A few days ago, a paper was published by scientists Dr. Paul D Williams and Dr. Manoj M. Joshi which assessed the impact of global warming on weather systems over the next four decades. The study concludes that climate change will cause an increase in turbulence in the North Atlantic, one of the world’s busiest routes, by the middle of the century. The study found that the frequency of turbulence on the flights between Europe and North America will double in occurrence by 2050 and its intensity will increase by 10-40%.
According to Dr. Williams, the reason for an increase in turbulence is because climate change does not just simply warm the lower part of the atmosphere. Climate change also accelerates the jet stream, a fast flowing air current, and modifies its position. A greater acceleration makes the atmosphere susceptible to the instability in airflow that causes turbulence.
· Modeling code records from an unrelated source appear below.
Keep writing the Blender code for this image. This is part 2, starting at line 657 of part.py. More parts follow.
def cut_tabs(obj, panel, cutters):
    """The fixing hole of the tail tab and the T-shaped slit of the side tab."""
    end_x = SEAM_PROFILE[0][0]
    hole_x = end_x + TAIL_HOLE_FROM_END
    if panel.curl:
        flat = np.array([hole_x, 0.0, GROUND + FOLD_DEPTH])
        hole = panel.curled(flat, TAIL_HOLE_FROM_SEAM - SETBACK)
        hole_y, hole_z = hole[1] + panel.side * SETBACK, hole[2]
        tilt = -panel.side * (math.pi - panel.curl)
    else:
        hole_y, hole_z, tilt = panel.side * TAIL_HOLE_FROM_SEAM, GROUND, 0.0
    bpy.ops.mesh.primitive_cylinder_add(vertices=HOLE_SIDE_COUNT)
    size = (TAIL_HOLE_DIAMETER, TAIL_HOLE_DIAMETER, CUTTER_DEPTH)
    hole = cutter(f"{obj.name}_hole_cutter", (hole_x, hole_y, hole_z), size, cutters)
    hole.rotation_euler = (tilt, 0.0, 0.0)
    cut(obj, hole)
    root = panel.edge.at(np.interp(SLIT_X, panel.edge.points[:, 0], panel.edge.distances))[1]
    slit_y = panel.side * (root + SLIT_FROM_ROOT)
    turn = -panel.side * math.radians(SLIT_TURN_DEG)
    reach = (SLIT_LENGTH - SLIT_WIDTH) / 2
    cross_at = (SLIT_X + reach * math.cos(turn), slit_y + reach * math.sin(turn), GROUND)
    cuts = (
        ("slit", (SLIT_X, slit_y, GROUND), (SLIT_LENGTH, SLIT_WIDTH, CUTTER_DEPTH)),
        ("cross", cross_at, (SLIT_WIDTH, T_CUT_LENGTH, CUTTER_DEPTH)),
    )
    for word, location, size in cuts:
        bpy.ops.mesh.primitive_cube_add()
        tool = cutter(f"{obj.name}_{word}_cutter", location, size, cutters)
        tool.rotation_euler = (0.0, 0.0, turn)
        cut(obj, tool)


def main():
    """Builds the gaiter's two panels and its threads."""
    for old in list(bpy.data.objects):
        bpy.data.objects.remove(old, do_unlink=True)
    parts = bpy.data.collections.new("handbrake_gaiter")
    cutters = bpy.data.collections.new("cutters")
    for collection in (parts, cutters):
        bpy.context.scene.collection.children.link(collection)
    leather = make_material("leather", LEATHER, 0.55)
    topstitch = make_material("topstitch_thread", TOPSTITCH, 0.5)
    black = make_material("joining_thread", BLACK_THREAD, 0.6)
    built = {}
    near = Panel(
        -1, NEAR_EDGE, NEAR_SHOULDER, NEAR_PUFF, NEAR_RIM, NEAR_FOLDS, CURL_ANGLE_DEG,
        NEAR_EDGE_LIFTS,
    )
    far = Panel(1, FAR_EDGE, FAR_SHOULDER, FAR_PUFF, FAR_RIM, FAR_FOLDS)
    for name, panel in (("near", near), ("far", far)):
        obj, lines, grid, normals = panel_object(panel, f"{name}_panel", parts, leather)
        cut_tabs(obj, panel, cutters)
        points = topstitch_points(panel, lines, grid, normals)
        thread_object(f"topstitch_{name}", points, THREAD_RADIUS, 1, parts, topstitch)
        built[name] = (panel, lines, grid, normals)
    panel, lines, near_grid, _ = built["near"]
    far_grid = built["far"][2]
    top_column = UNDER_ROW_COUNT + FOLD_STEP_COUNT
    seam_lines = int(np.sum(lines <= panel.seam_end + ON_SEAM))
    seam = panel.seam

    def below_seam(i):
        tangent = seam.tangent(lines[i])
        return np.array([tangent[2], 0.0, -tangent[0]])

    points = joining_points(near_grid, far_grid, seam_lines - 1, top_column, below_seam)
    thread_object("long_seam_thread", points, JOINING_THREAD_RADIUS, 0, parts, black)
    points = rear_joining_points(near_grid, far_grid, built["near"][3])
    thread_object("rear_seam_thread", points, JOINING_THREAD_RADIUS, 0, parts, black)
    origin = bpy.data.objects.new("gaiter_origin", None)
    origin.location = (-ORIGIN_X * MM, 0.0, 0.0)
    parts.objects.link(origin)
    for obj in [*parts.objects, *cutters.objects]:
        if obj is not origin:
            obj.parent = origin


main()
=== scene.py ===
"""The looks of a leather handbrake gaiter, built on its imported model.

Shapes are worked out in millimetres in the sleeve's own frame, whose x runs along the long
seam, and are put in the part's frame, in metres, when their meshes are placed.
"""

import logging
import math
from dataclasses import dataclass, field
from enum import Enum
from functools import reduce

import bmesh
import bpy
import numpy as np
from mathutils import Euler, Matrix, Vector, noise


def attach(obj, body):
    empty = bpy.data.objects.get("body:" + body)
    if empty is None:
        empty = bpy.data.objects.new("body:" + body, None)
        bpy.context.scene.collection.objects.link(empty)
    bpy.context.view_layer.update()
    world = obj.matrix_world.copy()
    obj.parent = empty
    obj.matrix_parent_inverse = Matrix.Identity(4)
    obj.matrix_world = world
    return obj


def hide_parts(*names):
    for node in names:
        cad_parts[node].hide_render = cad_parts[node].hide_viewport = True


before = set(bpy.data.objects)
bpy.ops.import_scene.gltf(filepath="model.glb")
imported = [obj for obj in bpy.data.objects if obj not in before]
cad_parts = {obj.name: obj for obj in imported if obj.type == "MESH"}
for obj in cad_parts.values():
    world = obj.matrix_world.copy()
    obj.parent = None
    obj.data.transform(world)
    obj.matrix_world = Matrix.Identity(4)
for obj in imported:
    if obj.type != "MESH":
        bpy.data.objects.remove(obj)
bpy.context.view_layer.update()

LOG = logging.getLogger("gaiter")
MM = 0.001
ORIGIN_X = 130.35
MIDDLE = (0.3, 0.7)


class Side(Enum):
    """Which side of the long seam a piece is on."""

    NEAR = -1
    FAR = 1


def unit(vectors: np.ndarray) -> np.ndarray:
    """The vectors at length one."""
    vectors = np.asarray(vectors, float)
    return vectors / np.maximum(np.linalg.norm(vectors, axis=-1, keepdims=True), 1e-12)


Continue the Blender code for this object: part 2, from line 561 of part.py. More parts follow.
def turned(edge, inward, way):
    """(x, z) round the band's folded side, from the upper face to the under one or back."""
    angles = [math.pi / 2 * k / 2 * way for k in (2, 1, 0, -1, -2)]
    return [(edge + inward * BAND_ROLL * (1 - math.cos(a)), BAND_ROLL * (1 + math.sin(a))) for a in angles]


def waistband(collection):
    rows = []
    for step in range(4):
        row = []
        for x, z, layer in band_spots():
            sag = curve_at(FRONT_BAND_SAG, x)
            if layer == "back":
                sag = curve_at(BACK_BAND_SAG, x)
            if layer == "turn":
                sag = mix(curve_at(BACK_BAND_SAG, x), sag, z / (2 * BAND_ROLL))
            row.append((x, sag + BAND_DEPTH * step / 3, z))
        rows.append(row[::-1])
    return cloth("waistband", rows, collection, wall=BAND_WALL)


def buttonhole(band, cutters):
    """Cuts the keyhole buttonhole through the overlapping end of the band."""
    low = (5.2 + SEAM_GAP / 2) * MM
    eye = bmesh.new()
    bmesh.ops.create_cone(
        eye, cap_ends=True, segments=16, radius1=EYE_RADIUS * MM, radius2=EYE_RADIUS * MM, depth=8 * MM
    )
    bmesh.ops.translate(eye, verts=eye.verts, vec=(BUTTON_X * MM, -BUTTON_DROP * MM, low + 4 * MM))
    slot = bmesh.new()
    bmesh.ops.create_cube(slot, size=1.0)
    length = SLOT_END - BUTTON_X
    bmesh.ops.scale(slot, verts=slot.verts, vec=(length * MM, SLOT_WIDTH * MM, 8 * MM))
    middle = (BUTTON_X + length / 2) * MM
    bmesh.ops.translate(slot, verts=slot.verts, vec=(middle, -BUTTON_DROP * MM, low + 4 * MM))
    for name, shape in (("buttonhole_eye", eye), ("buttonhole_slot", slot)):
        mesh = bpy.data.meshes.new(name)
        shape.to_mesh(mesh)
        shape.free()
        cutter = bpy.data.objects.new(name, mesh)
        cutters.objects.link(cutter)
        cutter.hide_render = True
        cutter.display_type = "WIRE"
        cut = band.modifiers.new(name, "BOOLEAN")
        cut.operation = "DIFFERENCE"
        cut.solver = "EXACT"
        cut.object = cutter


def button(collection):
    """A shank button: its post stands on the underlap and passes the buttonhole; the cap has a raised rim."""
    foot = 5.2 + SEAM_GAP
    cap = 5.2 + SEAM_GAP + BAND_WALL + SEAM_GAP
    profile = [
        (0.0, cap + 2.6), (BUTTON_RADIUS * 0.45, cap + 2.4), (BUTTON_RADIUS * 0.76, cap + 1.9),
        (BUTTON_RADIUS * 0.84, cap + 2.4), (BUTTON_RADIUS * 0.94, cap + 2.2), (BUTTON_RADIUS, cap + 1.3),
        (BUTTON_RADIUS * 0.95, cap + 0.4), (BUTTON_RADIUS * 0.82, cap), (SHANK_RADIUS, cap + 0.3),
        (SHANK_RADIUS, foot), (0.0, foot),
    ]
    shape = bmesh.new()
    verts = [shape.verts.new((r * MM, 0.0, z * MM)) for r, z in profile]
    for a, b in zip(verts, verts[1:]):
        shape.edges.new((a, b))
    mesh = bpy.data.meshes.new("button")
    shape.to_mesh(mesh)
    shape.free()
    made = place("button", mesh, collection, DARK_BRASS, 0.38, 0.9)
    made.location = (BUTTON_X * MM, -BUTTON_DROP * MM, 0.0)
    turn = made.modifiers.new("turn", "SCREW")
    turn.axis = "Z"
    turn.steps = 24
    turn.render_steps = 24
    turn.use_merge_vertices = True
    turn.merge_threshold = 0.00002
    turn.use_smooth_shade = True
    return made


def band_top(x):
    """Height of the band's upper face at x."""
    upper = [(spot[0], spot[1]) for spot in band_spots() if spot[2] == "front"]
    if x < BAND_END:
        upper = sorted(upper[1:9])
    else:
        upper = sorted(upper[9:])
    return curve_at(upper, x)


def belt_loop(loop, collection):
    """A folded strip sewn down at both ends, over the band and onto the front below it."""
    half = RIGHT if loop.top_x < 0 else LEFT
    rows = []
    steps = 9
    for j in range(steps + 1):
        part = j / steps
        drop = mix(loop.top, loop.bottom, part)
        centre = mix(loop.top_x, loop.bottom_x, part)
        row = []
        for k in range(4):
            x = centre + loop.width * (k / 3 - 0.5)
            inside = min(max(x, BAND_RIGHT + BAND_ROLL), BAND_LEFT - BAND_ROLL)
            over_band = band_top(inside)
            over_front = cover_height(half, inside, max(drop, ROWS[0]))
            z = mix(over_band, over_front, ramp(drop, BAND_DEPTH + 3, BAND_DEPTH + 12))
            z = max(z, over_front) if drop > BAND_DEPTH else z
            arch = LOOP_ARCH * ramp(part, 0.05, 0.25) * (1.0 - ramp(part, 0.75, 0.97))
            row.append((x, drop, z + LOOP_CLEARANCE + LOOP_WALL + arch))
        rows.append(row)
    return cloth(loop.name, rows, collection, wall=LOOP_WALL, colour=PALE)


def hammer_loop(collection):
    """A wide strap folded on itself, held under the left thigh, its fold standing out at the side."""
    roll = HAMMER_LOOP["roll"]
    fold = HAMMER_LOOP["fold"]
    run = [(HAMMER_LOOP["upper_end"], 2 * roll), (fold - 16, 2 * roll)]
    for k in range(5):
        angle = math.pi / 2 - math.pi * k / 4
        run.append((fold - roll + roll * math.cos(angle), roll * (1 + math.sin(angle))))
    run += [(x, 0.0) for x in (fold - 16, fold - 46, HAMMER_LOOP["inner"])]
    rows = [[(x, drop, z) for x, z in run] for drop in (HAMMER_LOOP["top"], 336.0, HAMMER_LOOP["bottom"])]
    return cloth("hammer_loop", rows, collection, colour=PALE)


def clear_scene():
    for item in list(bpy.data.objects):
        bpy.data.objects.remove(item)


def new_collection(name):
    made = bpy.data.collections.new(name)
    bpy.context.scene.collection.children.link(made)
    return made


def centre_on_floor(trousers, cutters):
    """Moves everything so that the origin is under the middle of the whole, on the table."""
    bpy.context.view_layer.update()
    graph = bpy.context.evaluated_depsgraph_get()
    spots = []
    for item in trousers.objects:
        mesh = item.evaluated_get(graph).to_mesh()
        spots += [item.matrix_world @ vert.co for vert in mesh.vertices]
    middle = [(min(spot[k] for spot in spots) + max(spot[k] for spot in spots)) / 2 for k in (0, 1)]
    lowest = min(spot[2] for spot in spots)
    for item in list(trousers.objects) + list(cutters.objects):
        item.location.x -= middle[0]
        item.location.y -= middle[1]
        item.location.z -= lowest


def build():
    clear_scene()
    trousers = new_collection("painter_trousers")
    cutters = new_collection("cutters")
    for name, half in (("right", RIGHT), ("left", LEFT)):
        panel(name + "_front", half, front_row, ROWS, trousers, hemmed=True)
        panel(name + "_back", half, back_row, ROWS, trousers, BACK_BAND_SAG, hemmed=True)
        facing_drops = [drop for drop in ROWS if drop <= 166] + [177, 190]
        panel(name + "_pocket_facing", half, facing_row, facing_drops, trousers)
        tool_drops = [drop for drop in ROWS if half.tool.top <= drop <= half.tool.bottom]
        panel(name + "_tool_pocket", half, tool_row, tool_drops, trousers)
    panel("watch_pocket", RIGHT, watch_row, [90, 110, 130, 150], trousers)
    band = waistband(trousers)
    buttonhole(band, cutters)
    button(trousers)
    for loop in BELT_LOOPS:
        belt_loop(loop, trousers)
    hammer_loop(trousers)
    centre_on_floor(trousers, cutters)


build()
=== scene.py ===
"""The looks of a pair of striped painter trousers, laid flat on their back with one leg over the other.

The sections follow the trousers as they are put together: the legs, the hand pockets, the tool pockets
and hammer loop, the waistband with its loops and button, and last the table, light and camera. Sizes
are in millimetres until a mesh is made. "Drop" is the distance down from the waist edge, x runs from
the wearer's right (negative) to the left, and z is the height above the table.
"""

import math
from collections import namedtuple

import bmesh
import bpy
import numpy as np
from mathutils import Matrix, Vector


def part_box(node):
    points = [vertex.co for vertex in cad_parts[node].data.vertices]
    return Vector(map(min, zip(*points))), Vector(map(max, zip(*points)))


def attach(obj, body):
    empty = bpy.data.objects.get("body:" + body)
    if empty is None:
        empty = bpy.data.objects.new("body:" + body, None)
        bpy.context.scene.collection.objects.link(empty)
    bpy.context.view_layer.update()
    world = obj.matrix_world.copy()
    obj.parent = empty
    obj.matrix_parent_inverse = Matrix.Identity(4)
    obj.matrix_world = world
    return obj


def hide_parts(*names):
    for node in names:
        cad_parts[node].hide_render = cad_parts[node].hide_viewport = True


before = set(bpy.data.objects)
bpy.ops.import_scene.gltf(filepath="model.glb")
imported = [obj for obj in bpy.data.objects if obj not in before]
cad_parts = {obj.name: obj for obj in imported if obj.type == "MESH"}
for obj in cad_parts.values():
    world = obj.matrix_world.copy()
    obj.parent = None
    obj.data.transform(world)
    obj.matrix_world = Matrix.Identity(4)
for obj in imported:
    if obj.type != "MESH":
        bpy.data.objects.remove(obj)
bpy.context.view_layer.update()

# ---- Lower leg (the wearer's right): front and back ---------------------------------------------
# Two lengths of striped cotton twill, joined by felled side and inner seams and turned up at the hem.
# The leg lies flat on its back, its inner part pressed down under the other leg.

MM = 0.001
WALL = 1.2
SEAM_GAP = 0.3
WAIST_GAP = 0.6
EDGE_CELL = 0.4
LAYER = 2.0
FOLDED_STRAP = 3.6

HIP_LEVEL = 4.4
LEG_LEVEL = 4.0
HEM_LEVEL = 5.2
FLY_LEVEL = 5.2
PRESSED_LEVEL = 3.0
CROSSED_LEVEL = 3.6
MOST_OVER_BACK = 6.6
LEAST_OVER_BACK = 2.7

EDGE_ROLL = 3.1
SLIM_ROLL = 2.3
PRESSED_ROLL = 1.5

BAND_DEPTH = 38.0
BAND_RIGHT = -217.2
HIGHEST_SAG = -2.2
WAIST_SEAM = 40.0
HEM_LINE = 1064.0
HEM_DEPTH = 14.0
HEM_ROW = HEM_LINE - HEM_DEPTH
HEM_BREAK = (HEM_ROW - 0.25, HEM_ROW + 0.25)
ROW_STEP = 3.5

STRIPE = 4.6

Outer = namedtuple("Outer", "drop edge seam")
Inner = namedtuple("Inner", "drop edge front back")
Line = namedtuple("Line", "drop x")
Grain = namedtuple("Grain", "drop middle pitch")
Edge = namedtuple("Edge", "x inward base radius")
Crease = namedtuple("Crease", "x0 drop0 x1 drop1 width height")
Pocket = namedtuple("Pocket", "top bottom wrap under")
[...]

Although more turbulence might not necessarily mean more aviation crashes, the study suggests that more passengers and aircrew members will be injured and that there will be more delays and damages to planes. Currently, turbulence causes about $150 million a year in damages to planes and other expenses, said Dr. Williams. There is a high chance overall industry costs would rise as turbulence intensifies in the upcoming years, he stated.
The shifting of the jet stream over Europe has also been blamed for the UK’s record rainfall in 2012 and the current Arctic-like Spring in the Northern hemisphere.